The Fourth Sunday of Easter

Next Saturday (6th May) King Charles III’s coronation is scheduled to take place and the United Kingdom and the world will see, I’m sure, pageantry at its finest. The coronation is a religious ceremony of the Church of England in which the monarch makes an oath to rule according to laws agreed ‘in Parliament’, to uphold law and justice in mercy, and to ‘maintain’ the Church of England, and at which the people present in Westminster Abbey – representing all the people for whom Charles is King – will publicly recognise him as monarch, and the Church of England blesses the King in his tasks and seeks God’s blessings upon him – in rites and ceremonies that seem akin to ordination and marriage. 

There has been considerable discussion as to whether the coronation with its ancient rituals and understandings are appropriate for today with Great Britain quite different socially, religiously, and politically to when the last coronation took place. The coronation has no constitutional value as King Charles III immediately became Monarch following the death of Queen Elizabeth II and has full authority to grant Royal Assent to Acts of Parliament and to preside at meetings of the Privy Council.
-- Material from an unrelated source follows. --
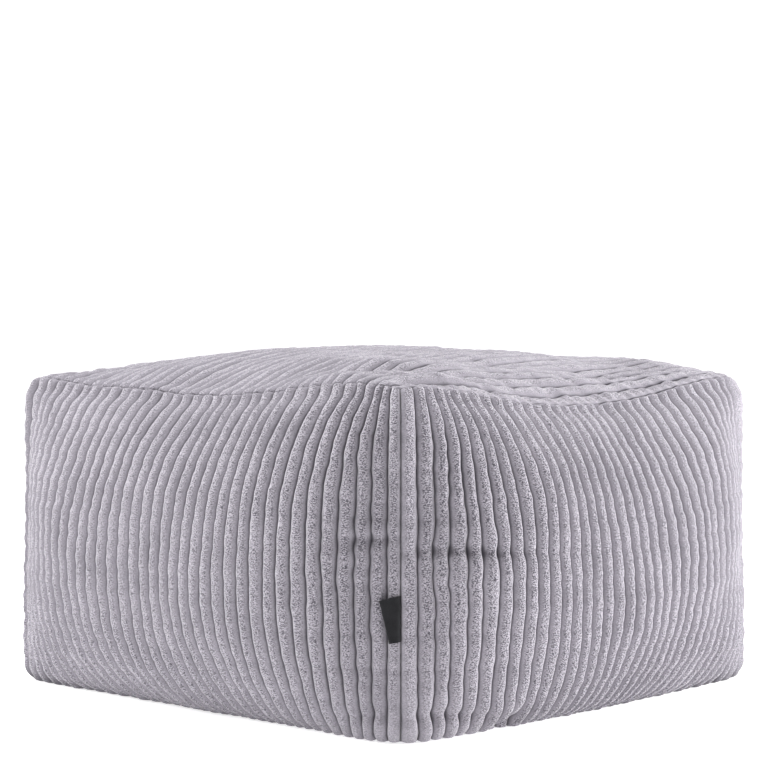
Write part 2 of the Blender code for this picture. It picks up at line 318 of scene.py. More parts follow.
class CordGrid:
    """The points of a cord panel, each with its place among the panel's wales and seams.

    Each uneven field draws from a seed of its own, counted on from the panel's seed.
    """

    def __init__(self, surface, lines, first, from_right, steps, gap, seed):
        across_line, up_line = lines
        fine = np.linspace(-1.0, 1.0, MEASURING_POINTS)
        columns = wale_columns(across_line(fine), fine, first, from_right, steps)
        u, across, self.share, self.number = columns
        self.u, self.v = np.meshgrid(u, row_places(up_line, gap))
        bare = surface(self.u, self.v)
        from_left = running_length(bare, 1)
        self.seed = seed
        self.across = np.broadcast_to(across, self.u.shape)
        self.from_bottom = running_length(bare, 0)
        self.from_side = np.minimum(from_left, from_left[:, -1:] - from_left)
        self.from_end = np.minimum(self.from_bottom, self.from_bottom[-1:] - self.from_bottom)
        self.from_seam = np.minimum(self.from_side, self.from_end)
        self.near_tab = fade(self.across, NAP_REACH)

    def between_valleys(self, paths):
        return paths[:, self.number] * (1.0 - self.share) + paths[:, self.number + 1] * self.share

    def wander(self, rumple):
        """How far the cloth strays sideways: slowly all over, and quickly beside the tab."""
        up = self.from_bottom[:, self.u.shape[1] // 2]
        count = self.number.max() + 2
        slow = valley_paths(count, up, self.seed, LONG_WAVES, UNEVEN_WIDTH)
        quick = valley_paths(count, up, self.seed + 8, SHORT_WAVES)
        total = WANDER * self.between_valleys(slow)
        total += WANDER * rumple * self.near_tab * self.between_valleys(quick)
        total += WANDER * waves(self.across, self.from_bottom, WANDER_SIZE, self.seed + 1)
        return total

    def wale_shape(self, neck):
        """A wale's roundness across, and its standing along: round and bulbed by its ends."""
        draw = np.random.default_rng(self.seed + 2)
        count = self.number.max() + 1
        round_each = END_ROUND * draw.uniform(*SIZE_RANGE, count)[self.number]
        short = np.clip(1.0 - self.from_end / round_each, 0.0, 1.0)
        end = np.sqrt(1.0 - short**2)
        bulb_each = END_BULB * draw.uniform(*BULB_RANGE, count)[self.number]
        end *= 1.0 + bulb_each * fade(self.from_end - BULB_PLACE, BULB_WIDTH)
        crest = fullness(2.0 * self.share - 1.0, WALE_ROUNDNESS, WALE_STEEPNESS)
        return np.broadcast_to(crest, end.shape) ** (1.0 + neck), end

    def thickness(self, edge_share, edge_beads):
        """How thick a wale is, along it. The first and the last are slim and beaded by a seam."""
        each = np.broadcast_to(self.number, self.u.shape) * WALES_APART
        along = self.from_bottom / THICK_LENGTH
        thick = 1.0 + THICK_SHARE * waves(each, along, 1.0, self.seed + 3)
        patches = waves(self.across, self.from_bottom, THICK_PATCH_SIZE, self.seed + 4)
        thick += THICK_PATCH_SHARE * patches
        by_edge = (self.number == 0) | (self.number == self.number.max())
        bead = np.cos(2.0 * math.pi * self.from_bottom / WALE_PITCH)
        return thick * np.where(by_edge, edge_share * (1.0 + edge_beads * bead), 1.0)

    def unevenness(self, puckers):
        """Lumps of the filling inland, and the puckers that a tight seam draws beside it."""
        uneven = LUMPS * waves(self.across, self.from_bottom, LUMP_SIZE, self.seed + 5)
        uneven *= ramp(self.from_side, LUMP_INLAND) * ramp(self.from_end, LUMP_INLAND)
        slim = self.across * PUCKER_SLIMNESS
        by_seam = fade(self.from_side, PUCKER_REACH) * ramp(self.from_side, PUCKER_INLAND)
        uneven += puckers * by_seam * waves(slim, self.from_bottom, PUCKER_SIZE, self.seed + 7)
        return uneven

    def pile(self, crest):
        """The tufts' own unevenness, which gives out at a wale's end."""
        tufts = np.random.default_rng(self.seed + 6).standard_normal(self.u.shape)
        return PILE * tufts * crest * ramp(self.from_end, PILE_INLAND)


# How the pile shows: its crests, and its valleys and the wales' ends by the seams painted dark as
# shade; its brushed flanks beside the tab, with painted shade speckled between the standing
# tufts;
# and the painted shade where a panel turns under at its foot.
NAP_NEAR, NAP_FAR, NAP_REACH = 1.0, 0.50, 0.19
# The wales' ends by the seams are painted darker, as shade; this share of the pile still shows
# there.
END_UNSHADED = 0.66
FOOT_SHADE, FOOT_SHADE_REACH = 0.92, 0.018
# At the foot the nap changes: away from the tab more painted shade is speckled into the pile, and
# by the tab less, so it looks lighter there.
FOOT_NAP, FOOT_NAP_REACH, FOOT_SMOOTH = 1.4, 0.085, 0.85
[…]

As a ritualist, I do believe that rituals whether they be family ones, birthday ones, wedding ones, sporting or military ones, civic ones, and of course religious ones – are powerful moments of identity, authorisation and accountability, social cohesion and well-being. This means that, I think, the coronation has an important role to play publicly for the nation, as a nation, and for everyone concerned – yes, the monarch but also all the citizens – us – who live in this constitutional monarchy. It is important for Christians wherever they live to be aware of the political system under which they live so that they can navigate their discipleship between being “subject to governing authorities” (Romans 13:1) and “obeying God rather than men” (Acts 5:29). There are always mutual responsibilities to be undertaken by those with authority and those under authority – and, I think, a coronation is a good moment to consider such responsibilities and accountabilities as a nation.
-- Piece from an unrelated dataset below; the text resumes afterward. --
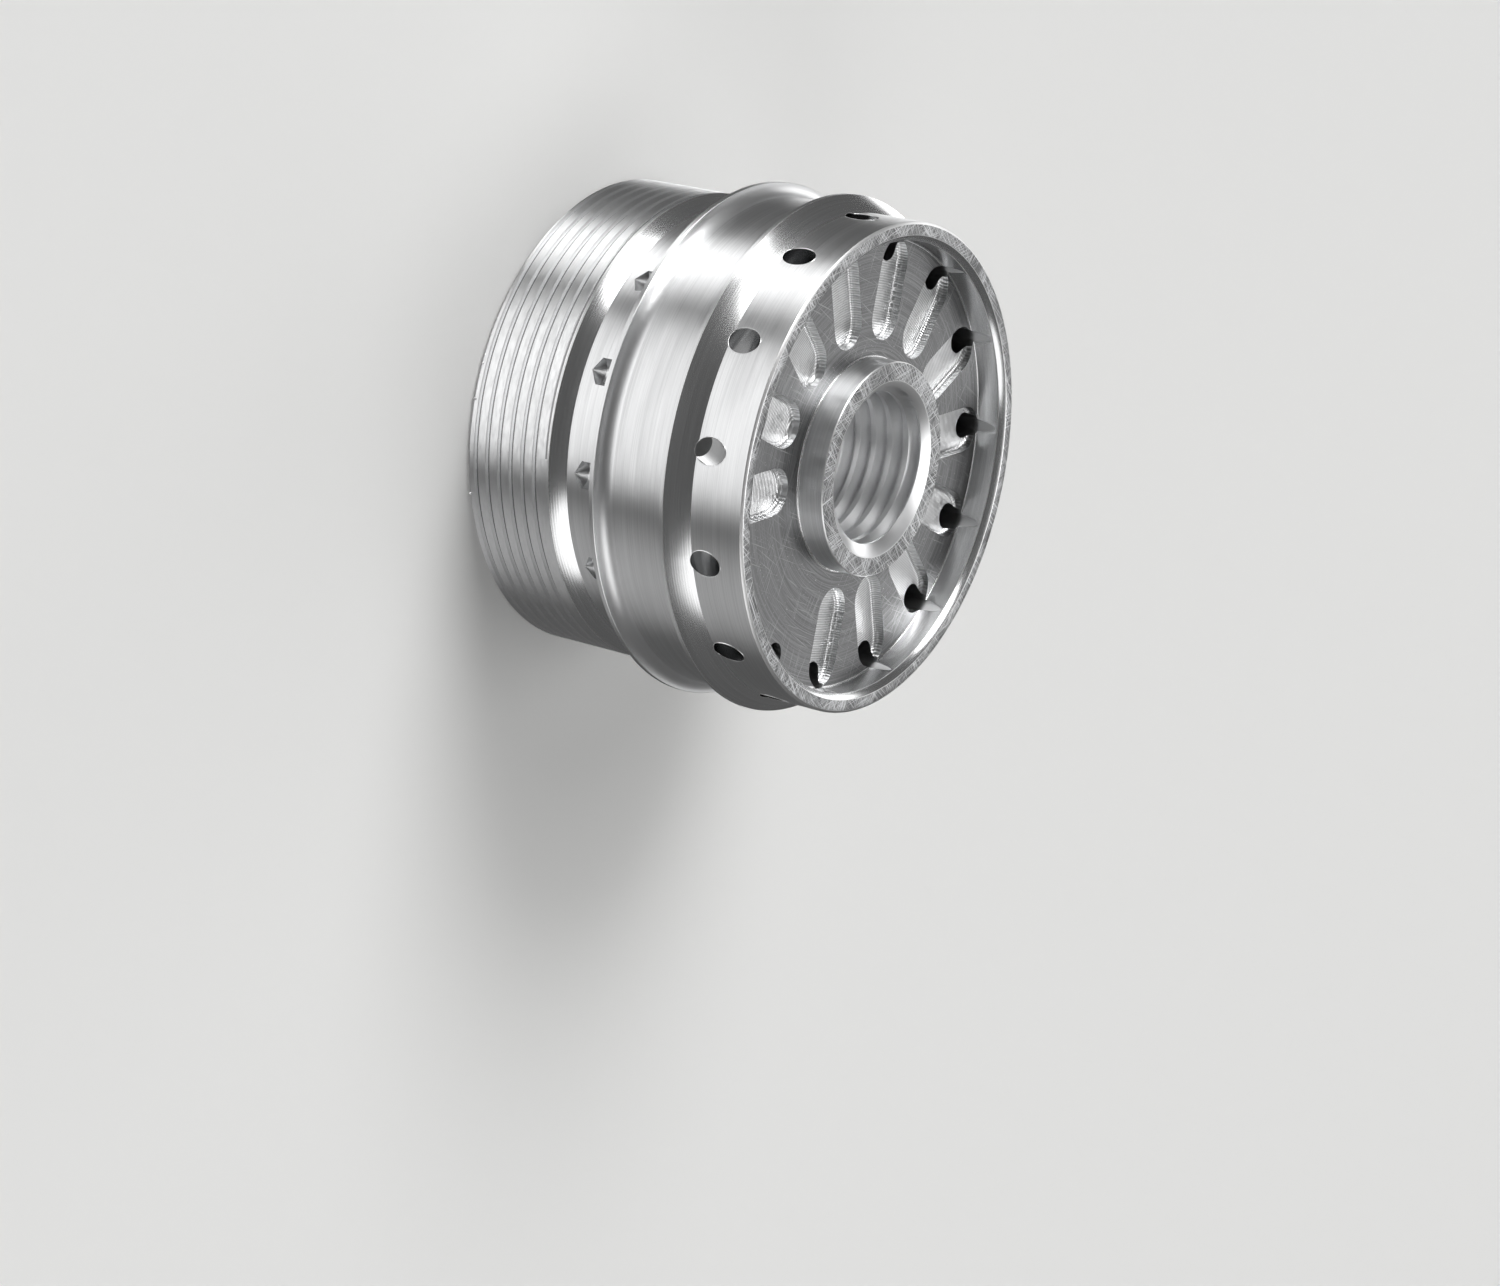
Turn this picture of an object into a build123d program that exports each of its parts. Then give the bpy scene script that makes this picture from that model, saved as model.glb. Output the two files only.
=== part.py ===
from build123d import *
import os
from math import atan2, cos, degrees, radians, tan

os.makedirs("parts", exist_ok=True)

# Turned aluminium body, one piece, in millimetres. It stands on its threaded rear end, with
# the origin at the centre of that end and +Z along the turning axis towards the front face.

# Outside diameters, and the height of the two ridges above the middle land
thread_diameter = 50.0
neck_diameter = 47.4
land_diameter = 51.6
front_diameter = 51.1
ridge_height = 1.35

# Lengths along the outside, from the rear end to the front face
thread_length = 10.5
lead_cone_length = 1.4
neck_length = 5.35
rear_ridge_width = 0.55
middle_land_length = 6.7
front_ridge_width = 0.45
front_cone_length = 2.3
front_land_length = 6.05
thread_end_chamfer = 0.4

# Front cavity with its rim
rim_wall = 2.0
rim_outer_chamfer = 0.25
rim_inner_chamfer = 0.6
cavity_depth = 3.2
floor_corner_radius = 0.15

# Web between the two cavities, and the rear cavity
web_thickness = 8.0
neck_wall = 3.2
rear_corner_radius = 1.0
rear_mouth_chamfer = 0.5

# Hub with its threaded bore, M18 x 2
bore_thread_diameter = 18.0
bore_thread_pitch = 2.0
hub_wall = 2.2
hub_recess = 0.2
hub_edge_chamfer = 0.1
countersink_margin = 0.22
countersink_angle = 120.0
bore_exit_chamfer = 0.8

# Stations around the axis. The sector of plain stations is centred on +X.
station_count = 14
plain_station_count = 2

# Pockets milled in the cavity floor
pocket_width = 4.9
pocket_depth = 1.1
pocket_bottom_radius = 0.55
pocket_hub_gap = 1.75
pocket_wall_gap = 0.1

# Holes drilled from the front through the web, which come out in the neck
long_hole_diameter = 2.8
long_hole_wall_bite = 0.17
long_hole_tip_margin = 0.95
drill_point_angle = 118.0

# Holes drilled from the front land into the corner of the rear cavity
oblique_hole_diameter = 2.8
oblique_hole_setback = 4.55
oblique_hole_exit_inset = 2.9

# Heights and radii that follow from these
neck_base = thread_length + lead_cone_length
rear_ridge_base = neck_base + neck_length
rear_ridge_top = rear_ridge_base + rear_ridge_width
cove_top = rear_ridge_top + ridge_height
front_ridge_base = cove_top + middle_land_length
front_ridge_top = front_ridge_base + front_ridge_width
front_land_base = front_ridge_top + front_cone_length
height = front_land_base + front_land_length

floor_height = height - cavity_depth
rear_face_height = floor_height - web_thickness
hub_top = height - hub_recess

thread_radius = thread_diameter / 2
neck_radius = neck_diameter / 2
land_radius = land_diameter / 2
front_radius = front_diameter / 2
ridge_radius = land_radius + ridge_height
cavity_radius = front_radius - rim_wall
rear_cavity_radius = neck_radius - neck_wall

# A 60 degree internal thread has its crests 0.5413 of the pitch inside the major radius
bore_thread_radius = bore_thread_diameter / 2
bore_radius = bore_thread_radius - 0.5413 * bore_thread_pitch
hub_radius = bore_thread_radius + hub_wall
countersink_radius = bore_thread_radius + countersink_margin
countersink_depth = (countersink_radius - bore_radius) / tan(radians(countersink_angle / 2))

station_angle = 360 / station_count
pocket_inner_end = hub_radius + pocket_hub_gap
pocket_outer_end = cavity_radius - pocket_wall_gap


def drill_plane(start, end):
    """Plane at start whose X runs along the drill to end and whose Z is square to the part's radius."""
    return Plane(origin=start, x_dir=end - start, z_dir=(0, -1, 0))


# One long drill, from the rim face down to its point in the neck, at the angle zero
long_hole_radius = long_hole_diameter / 2
point_length = long_hole_radius / tan(radians(drill_point_angle / 2))
long_hole_floor_point = Vector(cavity_radius + long_hole_wall_bite - long_hole_radius, 0, floor_height)
long_hole_tip = Vector(neck_radius, 0, neck_base + long_hole_tip_margin)
long_hole_direction = (long_hole_tip - long_hole_floor_point).normalized()
long_hole_start = long_hole_floor_point + long_hole_direction * (-cavity_depth / abs(long_hole_direction.Z))
long_hole_plane = drill_plane(long_hole_start, long_hole_tip)
long_hole_length = (long_hole_tip - long_hole_start).length

with BuildPart() as long_drill:
    with BuildSketch(long_hole_plane):
        with BuildLine():
            Polyline(
                (0, 0),
                (0, long_hole_radius),
                (long_hole_length - point_length, long_hole_radius),
                (long_hole_length, 0),
                close=True,
            )
        make_face()
    revolve(axis=Axis(long_hole_start, long_hole_direction))

# One oblique drill, from outside the front land to past the web's rear face, at the angle zero
oblique_entry = Vector(front_radius, 0, height - oblique_hole_setback)
oblique_exit = Vector(rear_cavity_radius - oblique_hole_exit_inset, 0, rear_face_height)
oblique_direction = (oblique_exit - oblique_entry).normalized()
oblique_start = oblique_entry - oblique_direction * oblique_hole_diameter
oblique_length = (oblique_exit - oblique_entry).length + 2 * oblique_hole_diameter

with BuildPart() as oblique_drill:
    with BuildSketch(Plane(origin=oblique_start, z_dir=oblique_direction)):
        Circle(oblique_hole_diameter / 2)
    extrude(amount=oblique_length)

with BuildPart() as turned_body:
    # The section that the lathe leaves, from the rear end up the outside to the front face,
    # then down the front cavity, over the hub and through the bore to the rear cavity
    with BuildSketch(Plane.XZ):
        with BuildLine():
            Polyline(
                (rear_cavity_radius + rear_mouth_chamfer, 0),
                (thread_radius - thread_end_chamfer, 0),
                (thread_radius, thread_end_chamfer),
                (thread_radius, thread_length),
                (neck_radius, neck_base),
                (neck_radius, rear_ridge_base),
                (ridge_radius, rear_ridge_base),
                (ridge_radius, rear_ridge_top),
            )
            RadiusArc((ridge_radius, rear_ridge_top), (land_radius, cove_top), ridge_height)
            Polyline(
                (land_radius, cove_top),
                (land_radius, front_ridge_base),
                (ridge_radius, front_ridge_base),
                (ridge_radius, front_ridge_top),
                (front_radius, front_land_base),
                (front_radius, height - rim_outer_chamfer),
                (front_radius - rim_outer_chamfer, height),
                (cavity_radius + rim_inner_chamfer, height),
                (cavity_radius, height - rim_inner_chamfer),
                (cavity_radius, floor_height),
                (hub_radius, floor_height),
                (hub_radius, hub_top - hub_edge_chamfer),
                (hub_radius - hub_edge_chamfer, hub_top),
                (countersink_radius, hub_top),
                (bore_radius, hub_top - countersink_depth),
                (bore_radius, rear_face_height + bore_exit_chamfer),
                (bore_radius + bore_exit_chamfer, rear_face_height),
                (rear_cavity_radius, rear_face_height),
                (rear_cavity_radius, rear_mouth_chamfer),
                (rear_cavity_radius + rear_mouth_chamfer, 0),
            )
        make_face()
    revolve(axis=Axis.Z)

    # Turning tools leave a small radius in the corners of both cavities
    floor_corners = turned_body.edges().filter_by(GeomType.CIRCLE).filter_by_position(
        Axis.Z, floor_height, floor_height
    )
    fillet(floor_corners, floor_corner_radius)
    rear_corner = turned_body.edges().filter_by(GeomType.CIRCLE).filter_by_position(
        Axis.Z, rear_face_height, rear_face_height
    ).sort_by(SortBy.RADIUS)[-1]
    fillet(rear_corner, rear_corner_radius)

    # Round-ended pockets, at each station but the plain ones
    with BuildSketch(Plane.XY.offset(floor_height)):
        with PolarLocations(
            (pocket_inner_end + pocket_outer_end) / 2,
            station_count - plain_station_count,
            start_angle=station_angle * (plain_station_count + 1) / 2,
            angular_range=station_angle * (station_count - plain_station_count),
        ):
            SlotOverall(pocket_outer_end - pocket_inner_end, pocket_width)
    extrude(amount=-pocket_depth, mode=Mode.SUBTRACT)
    pocket_floor = floor_height - pocket_depth
    fillet(turned_body.edges().filter_by_position(Axis.Z, pocket_floor, pocket_floor), pocket_bottom_radius)

    # A long hole at each station, half a step off +X, and an oblique hole between each two
    with PolarLocations(0, station_count, start_angle=station_angle / 2):
        add(long_drill.part, mode=Mode.SUBTRACT)
    with PolarLocations(0, station_count):
        add(oblique_drill.part, mode=Mode.SUBTRACT)

turned_body.part.label = "turned_body"
export_step(turned_body.part, "parts/turned_body.step")
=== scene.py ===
import math
import bmesh
import bpy
from functools import cache
from mathutils import Euler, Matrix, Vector
from mathutils.noise import noise as noise_at


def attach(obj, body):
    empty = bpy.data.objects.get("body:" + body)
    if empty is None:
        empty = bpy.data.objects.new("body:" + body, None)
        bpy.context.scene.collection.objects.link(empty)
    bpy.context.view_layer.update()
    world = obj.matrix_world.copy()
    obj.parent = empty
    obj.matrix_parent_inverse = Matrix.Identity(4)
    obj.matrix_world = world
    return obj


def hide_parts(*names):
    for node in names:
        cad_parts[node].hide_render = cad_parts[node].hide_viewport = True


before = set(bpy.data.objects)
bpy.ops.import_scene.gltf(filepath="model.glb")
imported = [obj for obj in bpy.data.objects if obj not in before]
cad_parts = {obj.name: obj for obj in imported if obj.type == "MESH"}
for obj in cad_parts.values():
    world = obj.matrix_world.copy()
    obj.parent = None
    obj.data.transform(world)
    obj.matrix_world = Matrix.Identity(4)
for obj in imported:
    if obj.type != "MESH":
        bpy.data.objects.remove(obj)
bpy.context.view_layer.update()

# Blender works in metres and radians. All lengths below are in millimetres and all angles in
# degrees, unless a comment says otherwise. A point of the section is (radius, height).
MM = 0.001

# The camera stands where the photograph was taken from
CAMERA_PLACE = (175.76, -256.68, 218.60)
CAMERA_ANGLES = (-21.630, -55.166, 146.395)
CAMERA_RANGE = (10.0, 50000.0)
CAMERA_LENS = 84.54
SENSOR_WIDTH = 36.0

# Radii of the turned section, as in the solid
THREAD_R = 25.0
NECK_R = 23.7
LAND_R = 25.8
RIDGE_R = 27.15
FRONT_R = 25.55
CAVITY_R = 23.55
REAR_CAVITY_R = 20.5
HUB_R = 11.2
COUNTERSINK_R = 9.22
COUNTERSINK_HALF_ANGLE = 60.0

# The bore's thread. Its crests are a share of the pitch inside its major radius, and its
# roots are an eighth of the pitch wide.
BORE_THREAD_R = 9.0
BORE_PITCH = 2.0
BORE_CREST_SHARE = 0.5413
BORE_R = BORE_THREAD_R - BORE_CREST_SHARE * BORE_PITCH
BORE_ROOT = BORE_PITCH / 8

# Heights above the rear end
THREAD_TOP = 10.5
NECK_BASE = 11.9
REAR_RIDGE_BASE = 17.25
REAR_RIDGE_TOP = 17.8
COVE_TOP = REAR_RIDGE_TOP + RIDGE_R - LAND_R
FRONT_RIDGE_BASE = 25.85
FRONT_RIDGE_TOP = 26.3
FRONT_LAND_BASE = 28.6
HEIGHT = 34.65
FLOOR_Z = 31.45
REAR_FACE_Z = 23.45
HUB_TOP = 34.45

# Chamfers and corner radii, and the small flat that deburring leaves on the other edges
REAR_END_CHAMFER = 0.4
REAR_MOUTH_CHAMFER = 0.5
RIM_OUTER_CHAMFER = 0.25
RIM_INNER_CHAMFER = 0.6
HUB_EDGE_CHAMFER = 0.1
BORE_EXIT_CHAMFER = 0.8
REAR_CORNER_R = 1.0
FLOOR_CORNER_R = 0.15
EDGE_BREAK = 0.04

# The outer thread: shallow grooves with wide lands between them. At its top the groove rises
# slowly out of the metal, and ends just above it.
GROOVE_PITCH = 1.5
GROOVE_DEPTH = 0.29
GROOVE_ROOT = 0.22
GROOVE_TOP_GAP = 0.3
GROOVE_END_ANGLE = -35.0
GROOVE_FADE_ANGLE = 200.0
GROOVE_END_LIFT = 0.02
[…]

Of course, a constitutional monarchy is what we have here. It may change in time. There are many other authority and accountability structures all around the world – and many countries, I dare say, where they are autocratic or reject the rule of law or promote injustice and evil as legal and right, are places we’d prefer not to live. But there are Christians in every country of the world working out how best to follow Jesus. And for those for whom their King is King Charles III, the coronation is a public moment where the monarch essentially undertakes to serve his people – not according to his whim but according to what is legal and just and in mercy – and the people recognise this role and task – and in effect also commit themselves to what is legal and just and in mercy. And I think that’s not a bad thing!

Today is Good Shepherd Sunday and Jesus said that his Kingdom is not of this world, nor did he come to establish an earthly Kingdom, and yet his Kingdom comes – as indeed we pray for it to come to us. The kingship of Jesus is marked by a wooden throne and a crown of thorns because he, par excellence, with all authority and power comes among us as one who serves. He is the Good Shepherd who lays down his life for the sheep. He is the exemplar of servant leadership. Jesus is not aligned to political systems or parties but calls his people in their situation(s) in life to follow him and serve others wherever they are (next door or as a nation). And a coronation can bring a nation’s social responsibilities into focus – and perhaps we will remember what God said through the prophet Micah that God has told us what is good (socially) – “to do justice, and to love kindness, and to walk humbly with your God” (Micah 6:8b).